E como é que se faz para nos tornamos psicologicamente adultos? Não se trata de nos adaptarmos a uma realidade exterior que nos incomoda, muito menos de nos subjugarmos a quem nos desrespeita, antes pelo contrário! O primeiro passo é pegar na situação exterior e estudar o impacto que ela tem em nós, ou seja, conseguir ir além do sentimento de ‘ofensa’ e olhar para o que nos faz sentir. O exterior é a matéria-prima de que dispomos para o autoconhecimento. Identificar, reconhecer, validar e aceitar a nossa realidade interior, sem julgamentos nem repreensões.

Ao ouvirmos a criança a gritar, responder com amor e compaixão. Ela nunca parou de gritar, mas quando se cansou de o fazer para fora através do som, começou a fazê-lo para dentro através do sofrimento. Só com amor e compaixão é que ela começa a ganhar a maturidade de novas hipóteses e de novas visões, a contemplar que há espaço para a dor, para a frustração e para as incertezas da vida. Aí abandonamos a luta e começamos a atrair situações mais adequadas para um Self Adulto responsável, autoconfiante, autoconsciente, autónomo e que sabe cuidar das suas necessidades.

Quando aprendemos a cuidar de nós e largamos a crença de que ainda temos de ser cuidados, começamos a ver no nosso caminho outro tipo de pessoas. Pessoas que nos nutrem, mas sem a expectativa de nos salvarem. Apenas olhando para a verdadeira necessidade escondida por detrás de um padrão defensivo e revoltado é que nos disponibilizamos a crescer e a desfrutar a nossa existência com mais alegria e entusiasmo.

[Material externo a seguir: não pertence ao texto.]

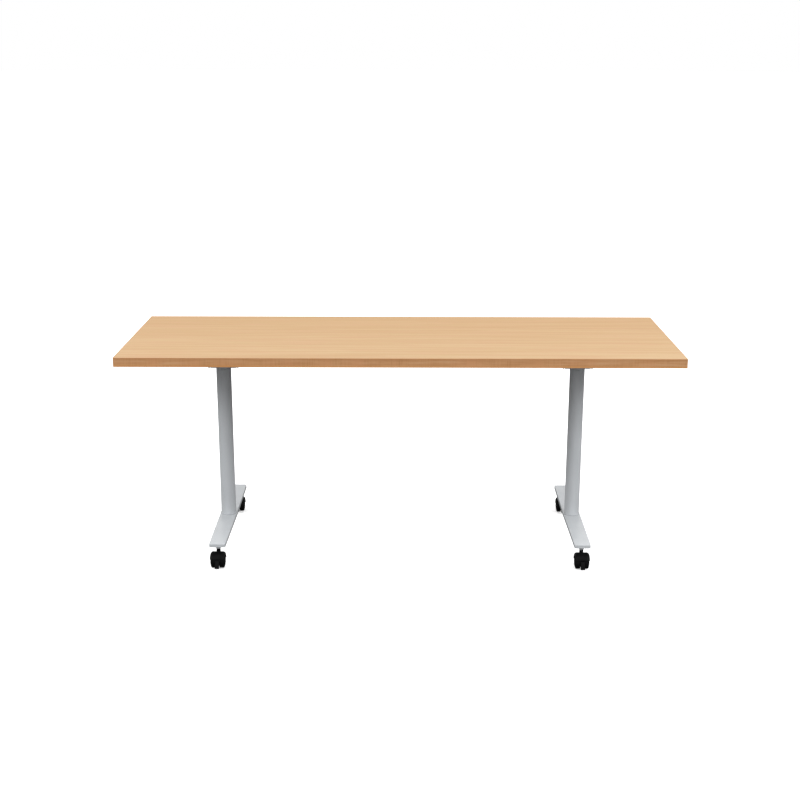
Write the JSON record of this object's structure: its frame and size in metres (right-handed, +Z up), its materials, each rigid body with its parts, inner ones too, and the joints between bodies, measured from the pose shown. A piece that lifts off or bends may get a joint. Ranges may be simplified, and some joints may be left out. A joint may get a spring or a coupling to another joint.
{
  "type": "mobile table",
  "caption": "Rectangular work table whose laminate top tilts upright on two silver T-shaped legs that roll on braked twin-wheel casters.",
  "frame": {"origin": "on the floor, under the middle of the top", "axes": "+X along the table's length to the right, +Y away from the user, +Z up"},
  "size_m": [1.829, 0.65, 0.73],
  "materials": {
    "beech_laminate": "satin laminate, beech print along X",
    "beech_edge_band": "satin edge band",
    "silver_paint": "fine silver powder coat",
    "bright_steel": "zinc plated",
    "black_nylon": "moulded, slightly glossy",
    "pale_nylon": "moulded"
  },
  "bodies": {
    "frame": {"cross_tube": "silver_paint", "foot_left": "silver_paint", "column_left": "silver_paint", "column_plug_left": "bright_steel", "column_bolt_left": "bright_steel", "column_head_left": "silver_paint", "tube_cap_left": "black_nylon", "foot_right": "silver_paint", "column_right": "silver_paint", "column_plug_right": "bright_steel", "column_bolt_right": "bright_steel", "column_head_right": "silver_paint", "tube_cap_right": "black_nylon", "caster_socket_front_left": "silver_paint", "caster_stem_front_left": "bright_steel", "caster_socket_front_right": "silver_paint", "caster_stem_front_right": "bright_steel", "caster_socket_back_left": "silver_paint", "caster_stem_back_left": "bright_steel", "caster_socket_back_right": "silver_paint", "caster_stem_back_right": "bright_steel"},
    "top": {"tabletop": "beech_laminate", "edge_band": "beech_edge_band", "tilt_bracket_left": "silver_paint", "pawl_spring_left": "bright_steel", "tilt_bracket_right": "silver_paint", "pawl_spring_right": "bright_steel", "tilt_bush_left_a": "pale_nylon", "tilt_bush_left_b": "pale_nylon", "tilt_bush_right_a": "pale_nylon", "tilt_bush_right_b": "pale_nylon"},
    "release": {"release_rod": "bright_steel", "latch_pawl_left": "bright_steel", "release_paddle_left": "black_nylon", "latch_pawl_right": "bright_steel", "release_paddle_right": "black_nylon"},
    "caster_front_left": {"caster_hood_front_left": "black_nylon", "caster_axle_front_left": "bright_steel"},
    "wheel_front_left_inner": {"caster_wheel_front_left_inner": "black_nylon"},
    "wheel_front_left_outer": {"caster_wheel_front_left_outer": "black_nylon"},
    "brake_front_left": {"brake_lever_front_left": "black_nylon"},
    "caster_front_right": {"caster_hood_front_right": "black_nylon", "caster_axle_front_right": "bright_steel"},
    "wheel_front_right_inner": {"caster_wheel_front_right_inner": "black_nylon"},
    "wheel_front_right_outer": {"caster_wheel_front_right_outer": "black_nylon"},
    "brake_front_right": {"brake_lever_front_right": "black_nylon"},
    "caster_back_left": {"caster_hood_back_left": "black_nylon", "caster_axle_back_left": "bright_steel"},
    "wheel_back_left_inner": {"caster_wheel_back_left_inner": "black_nylon"},
    "wheel_back_left_outer": {"caster_wheel_back_left_outer": "black_nylon"},
    "brake_back_left": {"brake_lever_back_left": "black_nylon"},
    "caster_back_right": {"caster_hood_back_right": "black_nylon", "caster_axle_back_right": "bright_steel"},
    "wheel_back_right_inner": {"caster_wheel_back_right_inner": "black_nylon"},
    "wheel_back_right_outer": {"caster_wheel_back_right_outer": "black_nylon"},
    "brake_back_right": {"brake_lever_back_right": "black_nylon"}
  },
  "joints": [
    {"name": "top_tilt", "type": "hinge", "parent": "frame", "child": "top", "pos_m": [0, 0, 0.651], "axis": [1, 0, 0], "range_deg": [0, 90]},
    {"name": "release_turn", "type": "hinge", "parent": "top", "child": "release", "pos_m": [0, 0.052, 0.676], "axis": [-1, 0, 0], "range_deg": [0, 15], "stiffness_Nm_per_rad": 1.2, "springref_deg": -14.32},
    {"name": "swivel_front_left", "type": "hinge", "parent": "frame", "child": "caster_front_left", "pos_m": [-0.609, -0.27, 0], "axis": [0, 0, 1], "continuous": true},
    {"name": "roll_front_left_inner", "type": "hinge", "parent": "caster_front_left", "child": "wheel_front_left_inner", "pos_m": [-0.609, -0.288, 0.025], "axis": [1, 0, 0], "continuous": true},
    {"name": "roll_front_left_outer", "type": "hinge", "parent": "caster_front_left", "child": "wheel_front_left_outer", "pos_m": [-0.609, -0.288, 0.025], "axis": [1, 0, 0], "continuous": true},
    {"name": "brake_front_left", "type": "hinge", "parent": "caster_front_left", "child": "brake_front_left", "pos_m": [-0.609, -0.3005, 0.03795], "axis": [1, 0, 0], "range_deg": [0, 14]},
    {"name": "swivel_front_right", "type": "hinge", "parent": "frame", "child": "caster_front_right", "pos_m": [0.609, -0.27, 0], "axis": [0, 0, 1], "continuous": true},
    {"name": "roll_front_right_inner", "type": "hinge", "parent": "caster_front_right", "child": "wheel_front_right_inner", "pos_m": [0.609, -0.288, 0.025], "axis": [1, 0, 0], "continuous": true},
    {"name": "roll_front_right_outer", "type": "hinge", "parent": "caster_front_right", "child": "wheel_front_right_outer", "pos_m": [0.609, -0.288, 0.025], "axis": [1, 0, 0], "continuous": true},
    {"name": "brake_front_right", "type": "hinge", "parent": "caster_front_right", "child": "brake_front_right", "pos_m": [0.609, -0.3005, 0.03795], "axis": [1, 0, 0], "range_deg": [0, 14]},
    {"name": "swivel_back_left", "type": "hinge", "parent": "frame", "child": "caster_back_left", "pos_m": [-0.609, 0.27, 0], "axis": [0, 0, 1], "continuous": true},
    {"name": "roll_back_left_inner", "type": "hinge", "parent": "caster_back_left", "child": "wheel_back_left_inner", "pos_m": [-0.609, 0.252, 0.025], "axis": [1, 0, 0], "continuous": true},
    {"name": "roll_back_left_outer", "type": "hinge", "parent": "caster_back_left", "child": "wheel_back_left_outer", "pos_m": [-0.609, 0.252, 0.025], "axis": [1, 0, 0], "continuous": true},
    {"name": "brake_back_left", "type": "hinge", "parent": "caster_back_left", "child": "brake_back_left", "pos_m": [-0.609, 0.2395, 0.03795], "axis": [1, 0, 0], "range_deg": [0, 14]},
    {"name": "swivel_back_right", "type": "hinge", "parent": "frame", "child": "caster_back_right", "pos_m": [0.609, 0.27, 0], "axis": [0, 0, 1], "continuous": true},
    {"name": "roll_back_right_inner", "type": "hinge", "parent": "caster_back_right", "child": "wheel_back_right_inner", "pos_m": [0.609, 0.252, 0.025], "axis": [1, 0, 0], "continuous": true},
    {"name": "roll_back_right_outer", "type": "hinge", "parent": "caster_back_right", "child": "wheel_back_right_outer", "pos_m": [0.609, 0.252, 0.025], "axis": [1, 0, 0], "continuous": true},
    {"name": "brake_back_right", "type": "hinge", "parent": "caster_back_right", "child": "brake_back_right", "pos_m": [0.609, 0.2395, 0.03795], "axis": [1, 0, 0], "range_deg": [0, 14]}
  ]
}
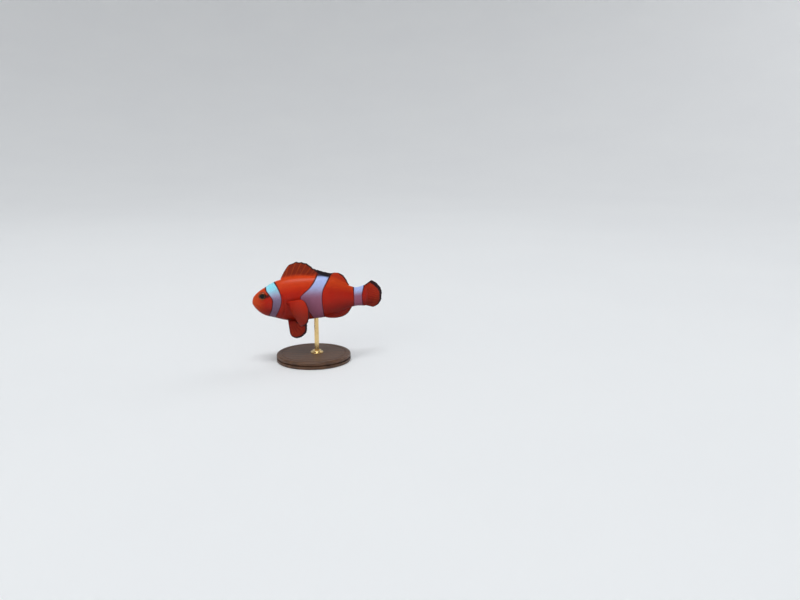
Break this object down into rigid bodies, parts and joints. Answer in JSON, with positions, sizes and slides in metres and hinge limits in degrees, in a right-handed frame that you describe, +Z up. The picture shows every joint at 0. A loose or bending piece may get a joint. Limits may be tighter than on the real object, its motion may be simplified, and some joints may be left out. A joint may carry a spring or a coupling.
{
  "type": "clownfish on a display stand",
  "caption": "Life-size still model of a false clownfish, orange with white bars edged in black, swimming with its tail swung aside, held by a rod on a round flat base.",
  "frame": {"origin": "centre of the underside of the stand's round base", "axes": "-X the way the fish faces, -Y towards its left flank, +Z up; the tail swings towards +Y"},
  "size_m": [0.0703, 0.04, 0.0541],
  "materials": {
    "skin": "smooth moist orange skin under small scales, with three white bars edged in black",
    "scales": "small glossy overlapping scales with the same markings as the skin",
    "eye": "glassy dark eye with an orange-brown iris",
    "wood": "dark oiled wood, satin",
    "brass": "brushed and lacquered"
  },
  "bodies": {
    "root": {"head": "skin", "lower_jaw": "skin", "gill_cover_left": "skin", "gill_cover_right": "skin", "trunk_front": "skin", "trunk_rear": "skin", "tail_stalk": "skin", "dorsal_fin_spiny": "skin", "dorsal_fin_soft": "skin", "anal_fin": "skin", "tail_fin": "skin", "pectoral_fin_left": "skin", "pectoral_fin_right": "skin", "pelvic_fin_left": "skin", "pelvic_fin_right": "skin", "eye_left": "eye", "eye_right": "eye", "stand_base": "wood", "stand_collar": "brass", "stand_rod": "brass"}
  },
  "joints": []
}
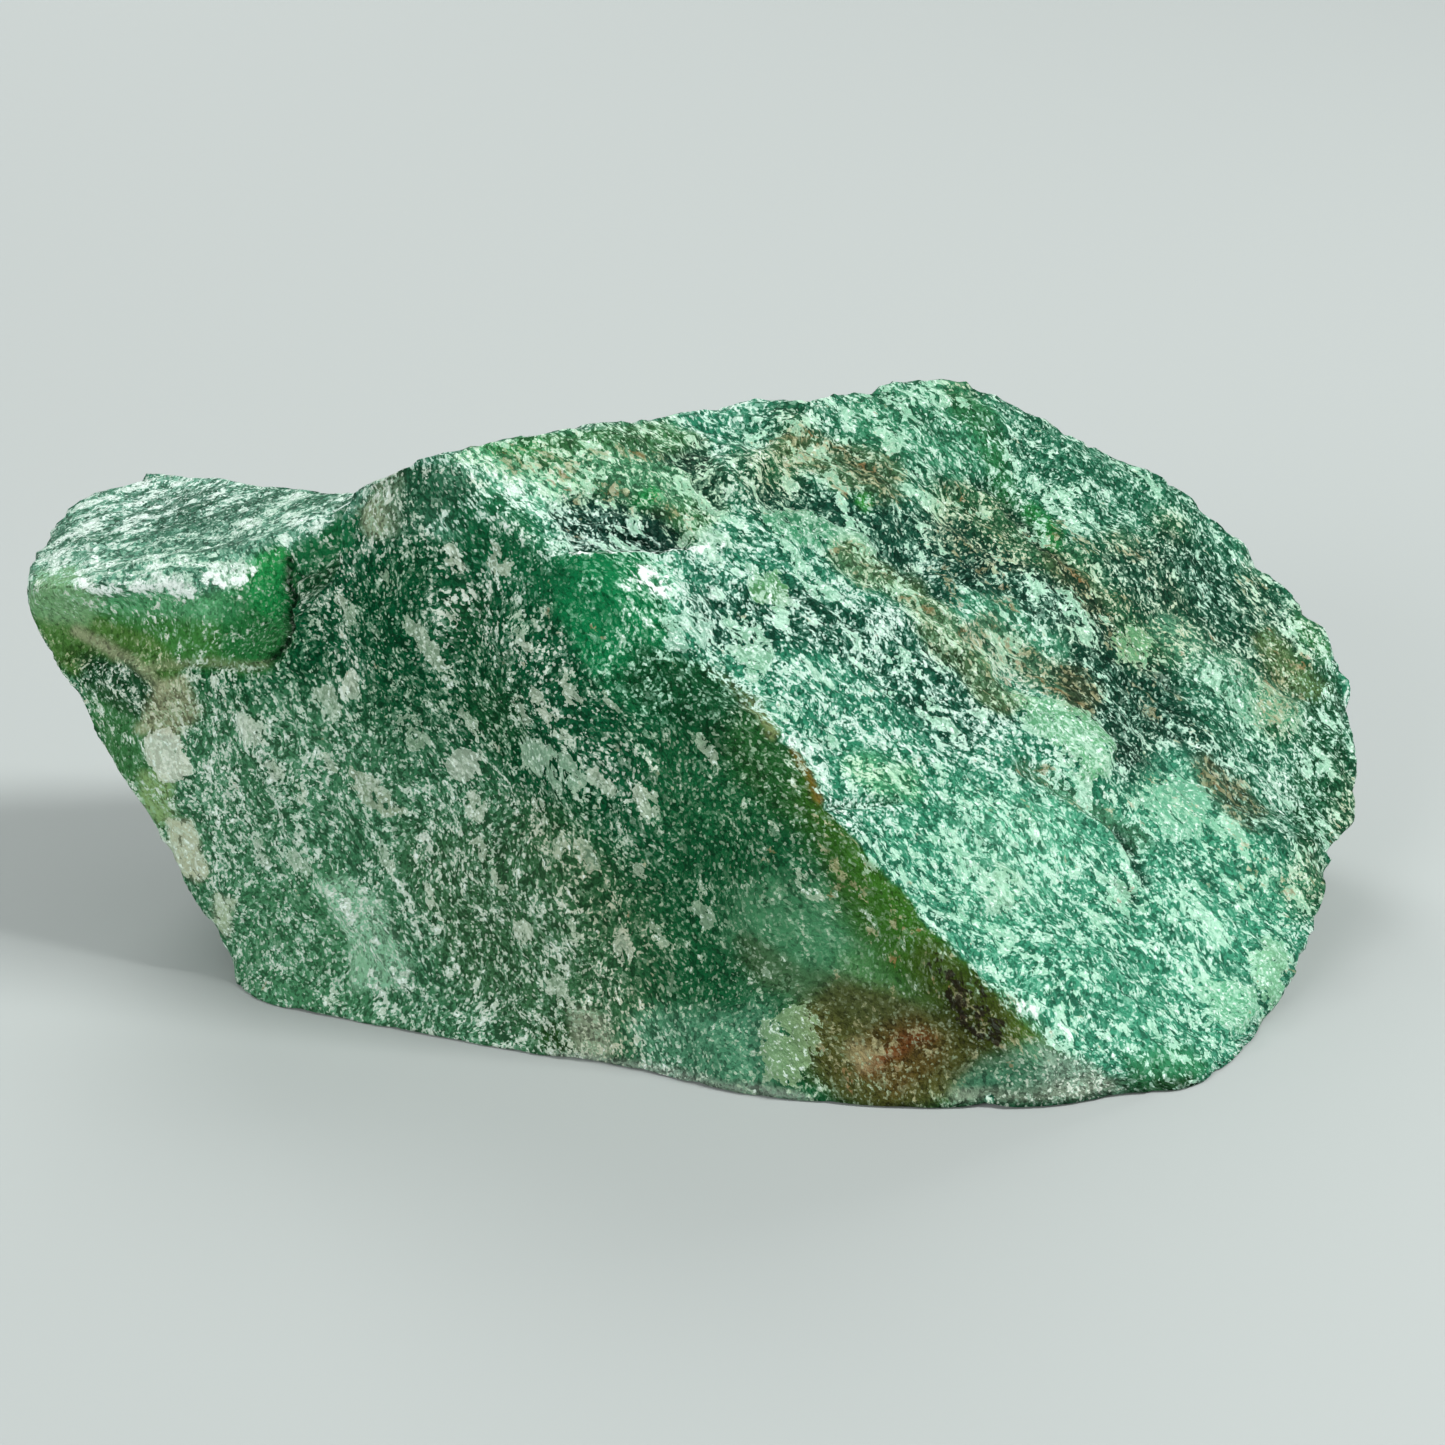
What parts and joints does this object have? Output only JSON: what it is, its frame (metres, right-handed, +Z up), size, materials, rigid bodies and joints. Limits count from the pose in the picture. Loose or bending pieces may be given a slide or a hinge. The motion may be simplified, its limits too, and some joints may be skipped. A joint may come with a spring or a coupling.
{
  "type": "raw aventurine",
  "caption": "Rough broken lump of green aventurine quartz with flat fracture faces, a streaky slope and a low ledge, resting on its flat underside.",
  "frame": {"origin": "centre of the footprint of the stone's bounding box, on the surface it lies on", "axes": "+Z up, +X along the stone's length from the low ledge to the toe of the slope, -Y toward the long speckled break"},
  "size_m": [0.1544, 0.0826, 0.0648],
  "materials": {
    "aventurine": "rough broken quartz with a faint waxy shine"
  },
  "bodies": {
    "root": {"aventurine": "aventurine"}
  },
  "joints": []
}
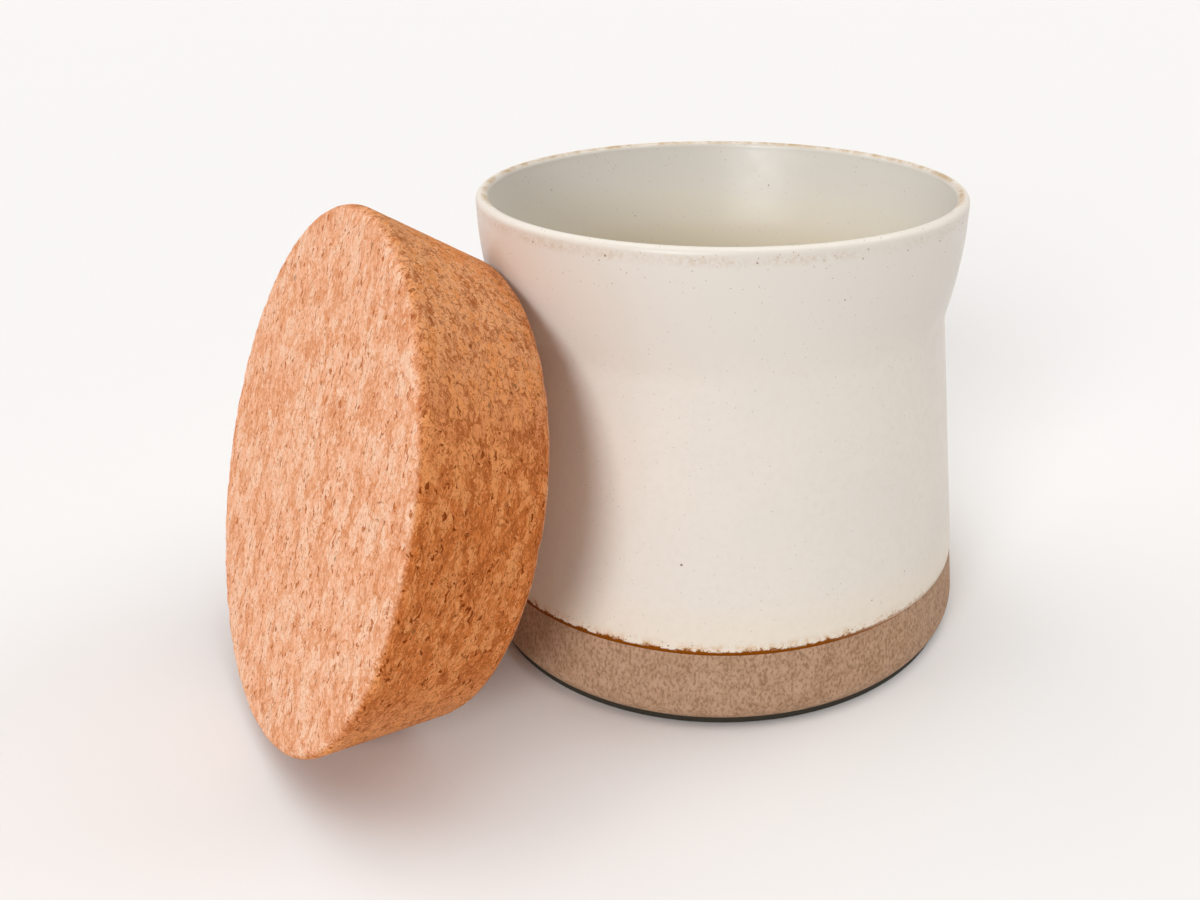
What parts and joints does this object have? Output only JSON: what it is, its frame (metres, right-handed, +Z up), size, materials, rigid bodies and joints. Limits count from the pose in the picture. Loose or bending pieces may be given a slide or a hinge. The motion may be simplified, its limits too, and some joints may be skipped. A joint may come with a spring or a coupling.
{
  "type": "canister with cork lid",
  "caption": "Squat stoneware storage canister with a flared mouth and a bare clay base, its tapered cork plug lid leaning against its neck.",
  "frame": {"origin": "on the canister's axis, at its flat underside", "axes": "+Z up along the canister's axis; the lid leans on the canister from its -X side"},
  "size_m": [0.1792, 0.1208, 0.1101],
  "materials": {
    "glazed_stoneware": "satin ivory glaze with fine iron specks inside and out, over grey-brown clay that is left bare around the base",
    "cork": "matte pressed cork of fine pale and brown flakes, with small pits"
  },
  "bodies": {
    "root": {"stoneware_canister": "glazed_stoneware", "cork_lid": "cork"}
  },
  "joints": []
}
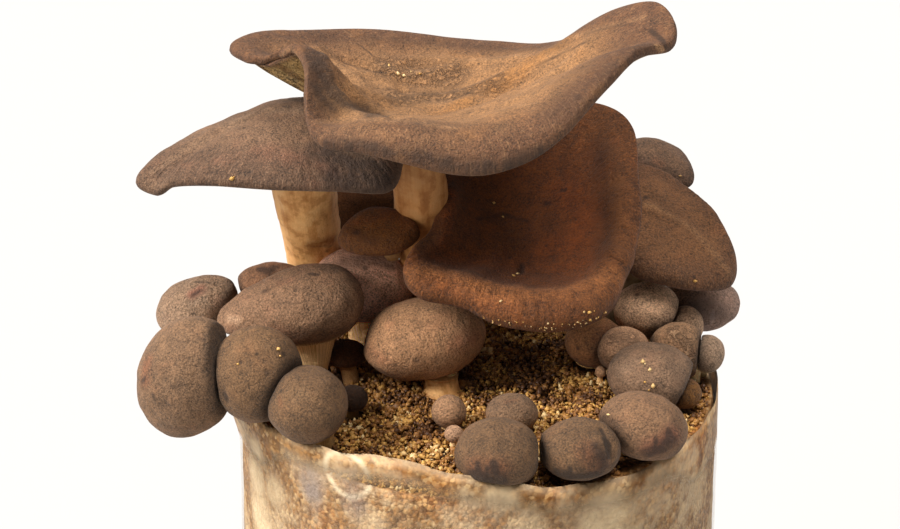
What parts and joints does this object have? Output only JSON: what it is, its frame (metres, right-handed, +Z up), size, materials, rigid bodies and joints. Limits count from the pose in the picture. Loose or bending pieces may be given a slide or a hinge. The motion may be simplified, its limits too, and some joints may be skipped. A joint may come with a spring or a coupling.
{
  "type": "oyster mushroom grow bag",
  "caption": "Round film bag of grain substrate with a fruiting cluster of brown oyster mushrooms: wavy caps with gills, bent stems and round young buttons.",
  "frame": {"origin": "centre of the flat base of the bag, where it rests", "axes": "+Z up, out of the bag's mouth; -Y towards the front of the cluster; +X to the viewer's right"},
  "size_m": [0.1385, 0.1116, 0.2397],
  "materials": {
    "film": "thin clear film, gloss, with mycelium showing through",
    "grain": "rough damp grain substrate",
    "cap skin": "matt, velvety, finely speckled",
    "red-brown cap": "velvety, a little damp",
    "button skin": "matt, velvety, mottled",
    "purple button": "matt, velvety, mottled",
    "stem flesh": "matt, fibrous, pale"
  },
  "bodies": {
    "root": {"bag": "film", "button_dark_ball": "button skin", "button_front_left": "button skin", "button_front_middle": "button skin", "button_front_pin": "purple button", "button_front_right": "button skin", "button_front_small": "button skin", "button_front_speck": "button skin", "button_left_long": "button skin", "button_left_low": "button skin", "button_left_outer": "button skin", "button_left_rear": "button skin", "button_left_round": "button skin", "button_left_upper": "button skin", "button_purple": "purple button", "button_right_dark": "button skin", "button_right_edge": "button skin", "button_right_grey": "purple button", "button_right_inner": "button skin", "button_right_lobe": "button skin", "button_right_low": "button skin", "button_right_outer": "button skin", "button_right_pin": "button skin", "button_right_small": "button skin", "button_right_top": "button skin", "button_under_long": "button skin", "cap_front": "cap skin", "cap_left": "cap skin", "cap_middle": "red-brown cap", "cap_oval": "red-brown cap", "cap_rear": "cap skin", "cap_right": "cap skin", "cap_shaded": "cap skin", "cap_top": "cap skin", "stem_front": "stem flesh", "stem_left": "stem flesh", "stem_middle": "stem flesh", "stem_oval": "stem flesh", "stem_rear": "stem flesh", "stem_right": "stem flesh", "stem_shaded": "stem flesh", "stem_top": "stem flesh", "substrate": "grain"}
  },
  "joints": []
}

Uma relação em crescimento é aquela que ativa o desconforto do nosso Self Infantil, pois obriga-nos a não nos esquecermos dele, mas, simultaneamente, nos dá o nutrimento necessário para não cairmos no rancor e na amargura. A criança grita, a relação nutre, mas quem cuida somos nós. E só quando aprendemos a cuidar da nossa criança interior ferida, com amor e compaixão, estaremos disponíveis para entrar em relações íntimas enriquecedoras, pautadas pela partilha da plenitude do nosso Ser e pela entreajuda no processo de crescimento, pois só conseguimos dar o que já existe em nós e só conseguimos receber o que a nossa realidade interior perceciona.